▸ What is expected
The listing below should be written out exactly; please include all of it.

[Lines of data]
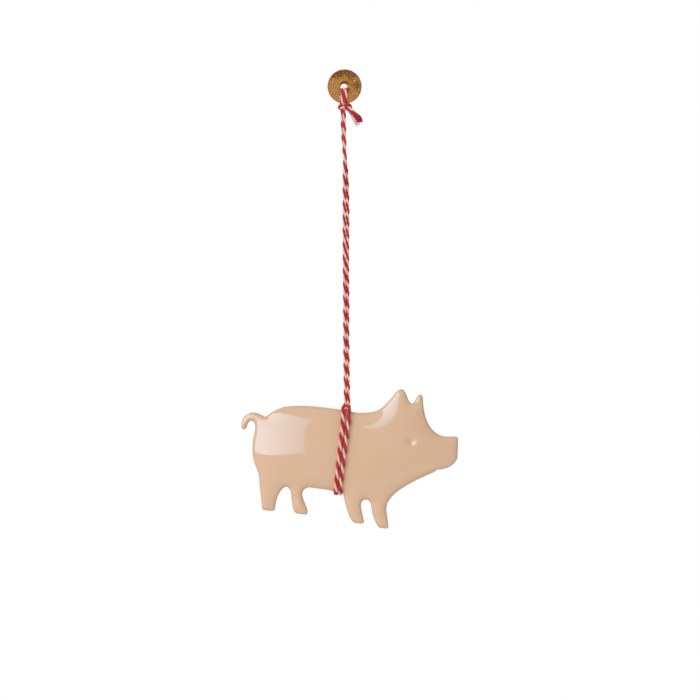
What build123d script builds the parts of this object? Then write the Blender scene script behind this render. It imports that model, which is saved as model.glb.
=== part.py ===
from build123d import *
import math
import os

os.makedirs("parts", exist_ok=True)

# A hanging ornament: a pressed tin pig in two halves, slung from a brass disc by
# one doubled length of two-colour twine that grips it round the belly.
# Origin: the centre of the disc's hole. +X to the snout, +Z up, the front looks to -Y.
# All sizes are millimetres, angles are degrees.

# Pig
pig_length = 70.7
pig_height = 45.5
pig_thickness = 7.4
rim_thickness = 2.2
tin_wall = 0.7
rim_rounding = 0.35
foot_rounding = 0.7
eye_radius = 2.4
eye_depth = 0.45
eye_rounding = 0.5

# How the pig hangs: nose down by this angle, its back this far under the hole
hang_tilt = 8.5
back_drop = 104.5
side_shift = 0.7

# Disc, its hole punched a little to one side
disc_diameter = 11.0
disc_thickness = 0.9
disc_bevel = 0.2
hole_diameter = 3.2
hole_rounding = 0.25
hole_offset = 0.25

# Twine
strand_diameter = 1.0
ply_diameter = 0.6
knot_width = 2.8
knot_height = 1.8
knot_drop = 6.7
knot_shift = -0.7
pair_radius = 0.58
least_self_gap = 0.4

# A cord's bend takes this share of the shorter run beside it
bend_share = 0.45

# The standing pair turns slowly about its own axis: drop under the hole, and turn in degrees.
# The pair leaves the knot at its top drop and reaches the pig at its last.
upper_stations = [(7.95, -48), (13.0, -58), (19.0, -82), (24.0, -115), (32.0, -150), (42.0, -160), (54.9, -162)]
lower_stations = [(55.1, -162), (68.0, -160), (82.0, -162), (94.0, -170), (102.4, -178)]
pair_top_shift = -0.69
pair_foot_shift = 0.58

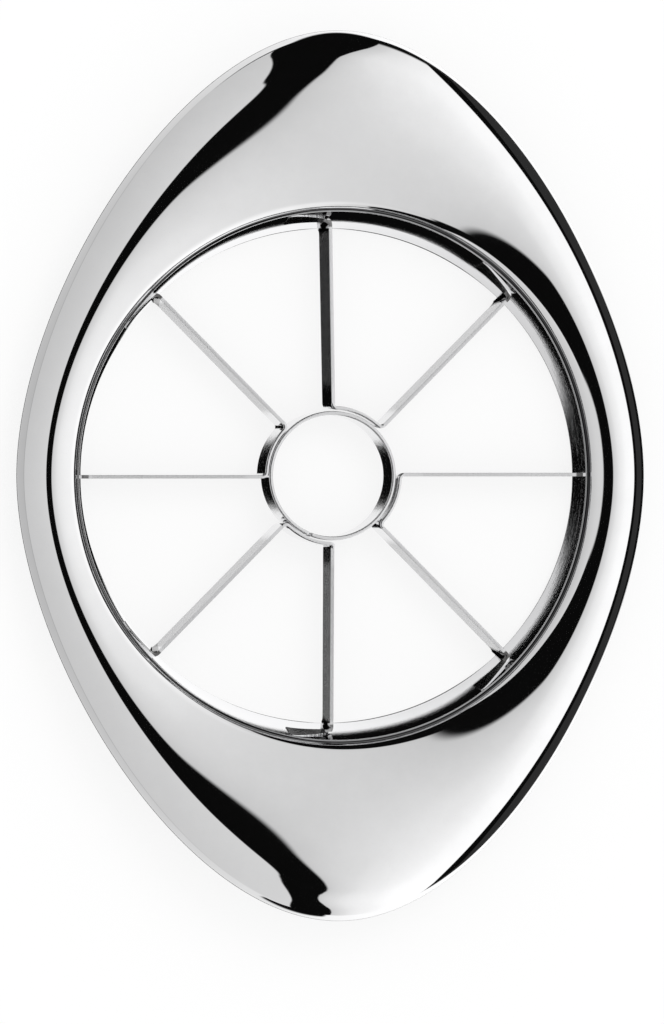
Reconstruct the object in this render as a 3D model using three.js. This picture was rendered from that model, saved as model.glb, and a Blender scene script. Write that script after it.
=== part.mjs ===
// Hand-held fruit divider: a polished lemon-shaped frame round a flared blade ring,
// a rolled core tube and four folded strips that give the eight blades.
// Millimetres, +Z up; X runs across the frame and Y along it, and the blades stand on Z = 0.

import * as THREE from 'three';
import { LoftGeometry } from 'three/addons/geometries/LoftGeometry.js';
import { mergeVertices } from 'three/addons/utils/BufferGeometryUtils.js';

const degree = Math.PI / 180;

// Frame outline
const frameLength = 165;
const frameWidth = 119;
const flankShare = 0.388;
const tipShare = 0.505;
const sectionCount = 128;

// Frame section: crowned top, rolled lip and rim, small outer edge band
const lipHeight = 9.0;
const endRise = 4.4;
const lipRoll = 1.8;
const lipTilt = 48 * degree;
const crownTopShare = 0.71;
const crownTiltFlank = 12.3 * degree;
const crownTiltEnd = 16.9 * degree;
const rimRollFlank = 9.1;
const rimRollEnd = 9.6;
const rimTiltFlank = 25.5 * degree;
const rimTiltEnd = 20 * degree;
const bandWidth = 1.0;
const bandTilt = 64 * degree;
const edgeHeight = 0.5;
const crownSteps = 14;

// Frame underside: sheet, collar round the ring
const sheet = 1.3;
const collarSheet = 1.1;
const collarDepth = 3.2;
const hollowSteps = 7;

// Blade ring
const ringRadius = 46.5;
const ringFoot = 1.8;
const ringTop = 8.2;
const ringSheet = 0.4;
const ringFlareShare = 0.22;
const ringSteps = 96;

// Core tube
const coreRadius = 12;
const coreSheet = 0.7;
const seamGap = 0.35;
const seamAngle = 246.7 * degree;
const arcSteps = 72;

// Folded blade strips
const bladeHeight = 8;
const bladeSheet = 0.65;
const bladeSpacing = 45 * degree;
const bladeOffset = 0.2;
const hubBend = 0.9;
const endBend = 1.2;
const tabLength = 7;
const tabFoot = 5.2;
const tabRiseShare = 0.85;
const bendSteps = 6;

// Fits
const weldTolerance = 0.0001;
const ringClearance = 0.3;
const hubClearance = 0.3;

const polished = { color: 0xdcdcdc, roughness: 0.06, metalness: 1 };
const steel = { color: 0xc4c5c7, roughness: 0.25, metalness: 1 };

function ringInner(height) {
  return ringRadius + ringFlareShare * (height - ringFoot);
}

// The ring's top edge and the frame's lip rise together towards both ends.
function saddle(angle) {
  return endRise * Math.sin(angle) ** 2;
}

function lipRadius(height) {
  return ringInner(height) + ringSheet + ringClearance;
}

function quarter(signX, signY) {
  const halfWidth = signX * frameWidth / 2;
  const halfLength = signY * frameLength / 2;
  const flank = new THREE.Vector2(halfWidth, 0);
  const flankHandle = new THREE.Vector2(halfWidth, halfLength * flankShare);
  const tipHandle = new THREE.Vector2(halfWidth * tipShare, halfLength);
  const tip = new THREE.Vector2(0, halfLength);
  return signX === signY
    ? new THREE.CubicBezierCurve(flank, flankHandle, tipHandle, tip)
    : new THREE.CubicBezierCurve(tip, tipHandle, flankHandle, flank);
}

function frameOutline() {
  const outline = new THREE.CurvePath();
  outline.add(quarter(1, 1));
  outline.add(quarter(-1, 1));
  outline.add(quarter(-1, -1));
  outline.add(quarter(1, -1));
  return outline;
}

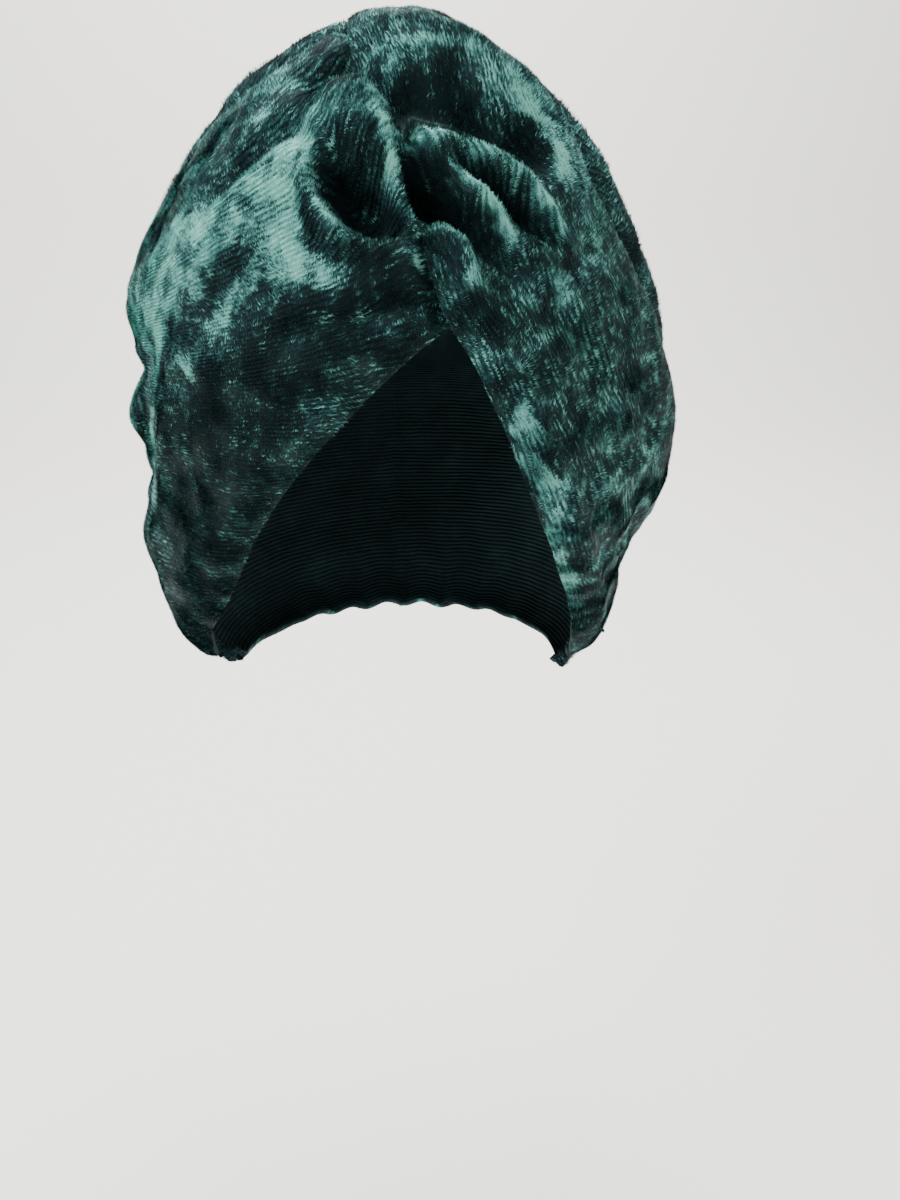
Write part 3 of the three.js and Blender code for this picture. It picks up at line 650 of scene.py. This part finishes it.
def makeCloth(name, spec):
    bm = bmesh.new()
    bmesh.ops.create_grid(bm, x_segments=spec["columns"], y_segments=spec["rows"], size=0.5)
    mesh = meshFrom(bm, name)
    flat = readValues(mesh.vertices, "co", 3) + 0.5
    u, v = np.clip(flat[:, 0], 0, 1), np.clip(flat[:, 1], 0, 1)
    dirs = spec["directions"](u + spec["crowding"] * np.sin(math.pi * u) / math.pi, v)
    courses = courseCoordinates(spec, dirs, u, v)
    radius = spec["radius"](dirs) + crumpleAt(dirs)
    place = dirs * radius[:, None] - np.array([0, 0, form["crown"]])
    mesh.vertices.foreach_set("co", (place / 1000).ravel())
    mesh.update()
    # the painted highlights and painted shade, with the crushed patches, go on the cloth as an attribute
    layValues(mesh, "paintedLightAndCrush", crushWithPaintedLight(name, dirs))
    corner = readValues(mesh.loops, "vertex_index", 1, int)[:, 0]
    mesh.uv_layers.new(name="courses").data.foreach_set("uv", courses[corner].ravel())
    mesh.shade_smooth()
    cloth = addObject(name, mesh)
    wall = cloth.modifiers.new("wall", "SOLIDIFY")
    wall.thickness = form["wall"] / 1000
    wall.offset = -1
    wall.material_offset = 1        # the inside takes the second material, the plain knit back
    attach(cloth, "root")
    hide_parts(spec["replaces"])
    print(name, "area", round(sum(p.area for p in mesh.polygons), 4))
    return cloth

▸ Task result
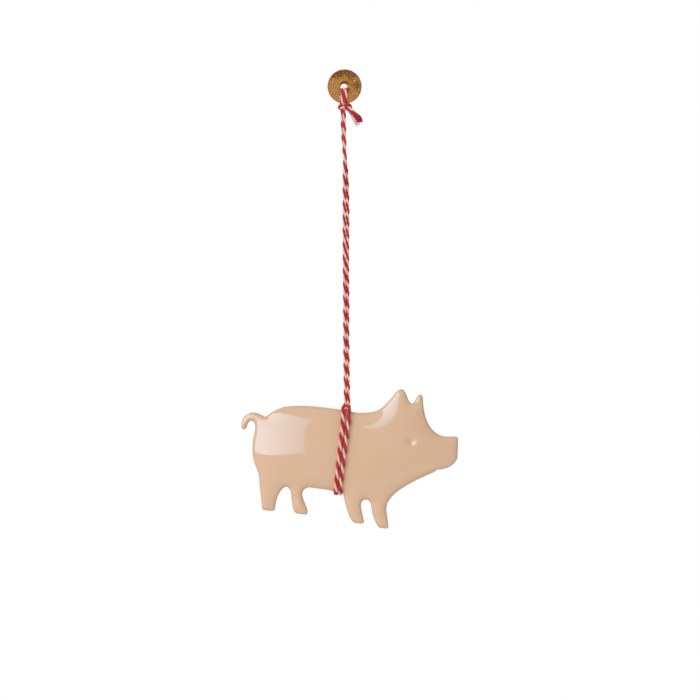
What build123d script builds the parts of this object? Then write the Blender scene script behind this render. It imports that model, which is saved as model.glb.
=== part.py ===
from build123d import *
import math
import os

os.makedirs("parts", exist_ok=True)

# A hanging ornament: a pressed tin pig in two halves, slung from a brass disc by
# one doubled length of two-colour twine that grips it round the belly.
# Origin: the centre of the disc's hole. +X to the snout, +Z up, the front looks to -Y.
# All sizes are millimetres, angles are degrees.

# Pig
pig_length = 70.7
pig_height = 45.5
pig_thickness = 7.4
rim_thickness = 2.2
tin_wall = 0.7
rim_rounding = 0.35
foot_rounding = 0.7
eye_radius = 2.4
eye_depth = 0.45
eye_rounding = 0.5

# How the pig hangs: nose down by this angle, its back this far under the hole
hang_tilt = 8.5
back_drop = 104.5
side_shift = 0.7

# Disc, its hole punched a little to one side
disc_diameter = 11.0
disc_thickness = 0.9
disc_bevel = 0.2
hole_diameter = 3.2
hole_rounding = 0.25
hole_offset = 0.25

# Twine
strand_diameter = 1.0
ply_diameter = 0.6
knot_width = 2.8
knot_height = 1.8
knot_drop = 6.7
knot_shift = -0.7
pair_radius = 0.58
least_self_gap = 0.4

# A cord's bend takes this share of the shorter run beside it
bend_share = 0.45

# The standing pair turns slowly about its own axis: drop under the hole, and turn in degrees.
# The pair leaves the knot at its top drop and reaches the pig at its last.
upper_stations = [(7.95, -48), (13.0, -58), (19.0, -82), (24.0, -115), (32.0, -150), (42.0, -160), (54.9, -162)]
lower_stations = [(55.1, -162), (68.0, -160), (82.0, -162), (94.0, -170), (102.4, -178)]
pair_top_shift = -0.69
pair_foot_shift = 0.58

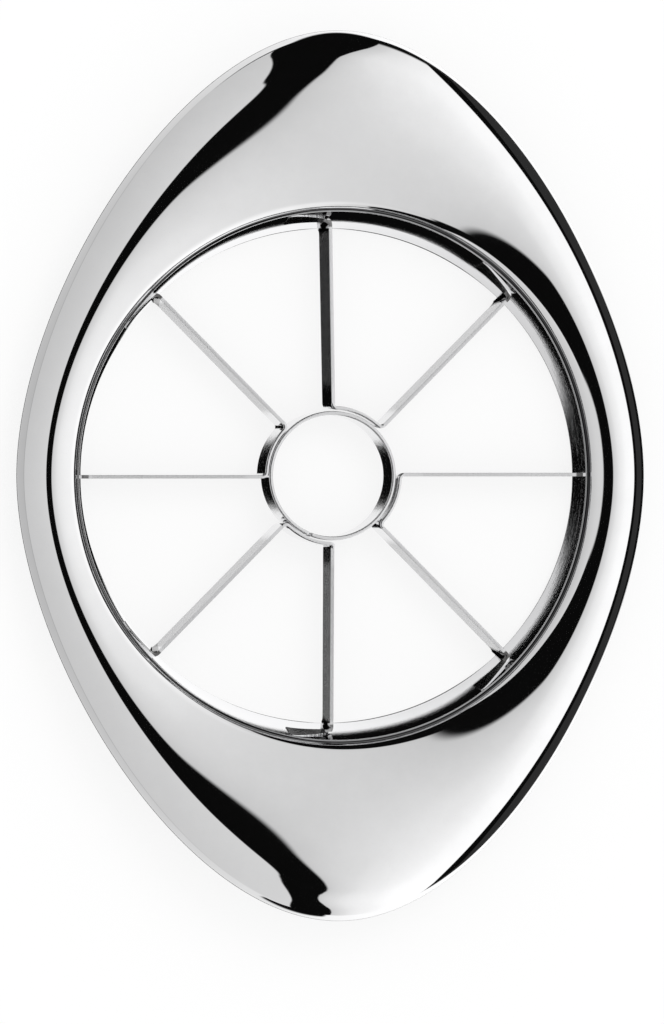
Reconstruct the object in this render as a 3D model using three.js. This picture was rendered from that model, saved as model.glb, and a Blender scene script. Write that script after it.
=== part.mjs ===
// Hand-held fruit divider: a polished lemon-shaped frame round a flared blade ring,
// a rolled core tube and four folded strips that give the eight blades.
// Millimetres, +Z up; X runs across the frame and Y along it, and the blades stand on Z = 0.

import * as THREE from 'three';
import { LoftGeometry } from 'three/addons/geometries/LoftGeometry.js';
import { mergeVertices } from 'three/addons/utils/BufferGeometryUtils.js';

const degree = Math.PI / 180;

// Frame outline
const frameLength = 165;
const frameWidth = 119;
const flankShare = 0.388;
const tipShare = 0.505;
const sectionCount = 128;

// Frame section: crowned top, rolled lip and rim, small outer edge band
const lipHeight = 9.0;
const endRise = 4.4;
const lipRoll = 1.8;
const lipTilt = 48 * degree;
const crownTopShare = 0.71;
const crownTiltFlank = 12.3 * degree;
const crownTiltEnd = 16.9 * degree;
const rimRollFlank = 9.1;
const rimRollEnd = 9.6;
const rimTiltFlank = 25.5 * degree;
const rimTiltEnd = 20 * degree;
const bandWidth = 1.0;
const bandTilt = 64 * degree;
const edgeHeight = 0.5;
const crownSteps = 14;

// Frame underside: sheet, collar round the ring
const sheet = 1.3;
const collarSheet = 1.1;
const collarDepth = 3.2;
const hollowSteps = 7;

// Blade ring
const ringRadius = 46.5;
const ringFoot = 1.8;
const ringTop = 8.2;
const ringSheet = 0.4;
const ringFlareShare = 0.22;
const ringSteps = 96;

// Core tube
const coreRadius = 12;
const coreSheet = 0.7;
const seamGap = 0.35;
const seamAngle = 246.7 * degree;
const arcSteps = 72;

// Folded blade strips
const bladeHeight = 8;
const bladeSheet = 0.65;
const bladeSpacing = 45 * degree;
const bladeOffset = 0.2;
const hubBend = 0.9;
const endBend = 1.2;
const tabLength = 7;
const tabFoot = 5.2;
const tabRiseShare = 0.85;
const bendSteps = 6;

// Fits
const weldTolerance = 0.0001;
const ringClearance = 0.3;
const hubClearance = 0.3;

const polished = { color: 0xdcdcdc, roughness: 0.06, metalness: 1 };
const steel = { color: 0xc4c5c7, roughness: 0.25, metalness: 1 };

function ringInner(height) {
  return ringRadius + ringFlareShare * (height - ringFoot);
}

// The ring's top edge and the frame's lip rise together towards both ends.
function saddle(angle) {
  return endRise * Math.sin(angle) ** 2;
}

function lipRadius(height) {
  return ringInner(height) + ringSheet + ringClearance;
}

function quarter(signX, signY) {
  const halfWidth = signX * frameWidth / 2;
  const halfLength = signY * frameLength / 2;
  const flank = new THREE.Vector2(halfWidth, 0);
  const flankHandle = new THREE.Vector2(halfWidth, halfLength * flankShare);
  const tipHandle = new THREE.Vector2(halfWidth * tipShare, halfLength);
  const tip = new THREE.Vector2(0, halfLength);
  return signX === signY
    ? new THREE.CubicBezierCurve(flank, flankHandle, tipHandle, tip)
    : new THREE.CubicBezierCurve(tip, tipHandle, flankHandle, flank);
}

function frameOutline() {
  const outline = new THREE.CurvePath();
  outline.add(quarter(1, 1));
  outline.add(quarter(-1, 1));
  outline.add(quarter(-1, -1));
  outline.add(quarter(1, -1));
  return outline;
}

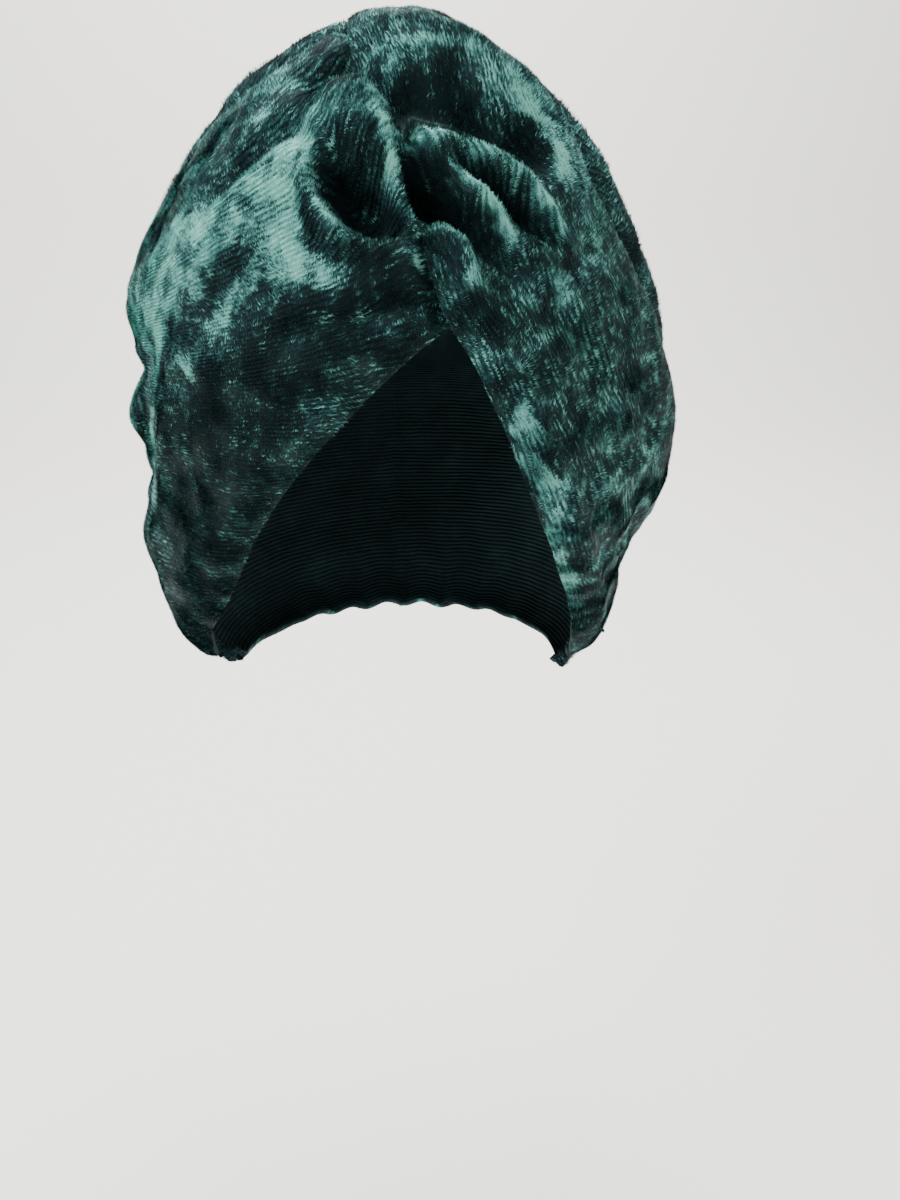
Write part 3 of the three.js and Blender code for this picture. It picks up at line 650 of scene.py. This part finishes it.
def makeCloth(name, spec):
    bm = bmesh.new()
    bmesh.ops.create_grid(bm, x_segments=spec["columns"], y_segments=spec["rows"], size=0.5)
    mesh = meshFrom(bm, name)
    flat = readValues(mesh.vertices, "co", 3) + 0.5
    u, v = np.clip(flat[:, 0], 0, 1), np.clip(flat[:, 1], 0, 1)
    dirs = spec["directions"](u + spec["crowding"] * np.sin(math.pi * u) / math.pi, v)
    courses = courseCoordinates(spec, dirs, u, v)
    radius = spec["radius"](dirs) + crumpleAt(dirs)
    place = dirs * radius[:, None] - np.array([0, 0, form["crown"]])
    mesh.vertices.foreach_set("co", (place / 1000).ravel())
    mesh.update()
    # the painted highlights and painted shade, with the crushed patches, go on the cloth as an attribute
    layValues(mesh, "paintedLightAndCrush", crushWithPaintedLight(name, dirs))
    corner = readValues(mesh.loops, "vertex_index", 1, int)[:, 0]
    mesh.uv_layers.new(name="courses").data.foreach_set("uv", courses[corner].ravel())
    mesh.shade_smooth()
    cloth = addObject(name, mesh)
    wall = cloth.modifiers.new("wall", "SOLIDIFY")
    wall.thickness = form["wall"] / 1000
    wall.offset = -1
    wall.material_offset = 1        # the inside takes the second material, the plain knit back
    attach(cloth, "root")
    hide_parts(spec["replaces"])
    print(name, "area", round(sum(p.area for p in mesh.polygons), 4))
    return cloth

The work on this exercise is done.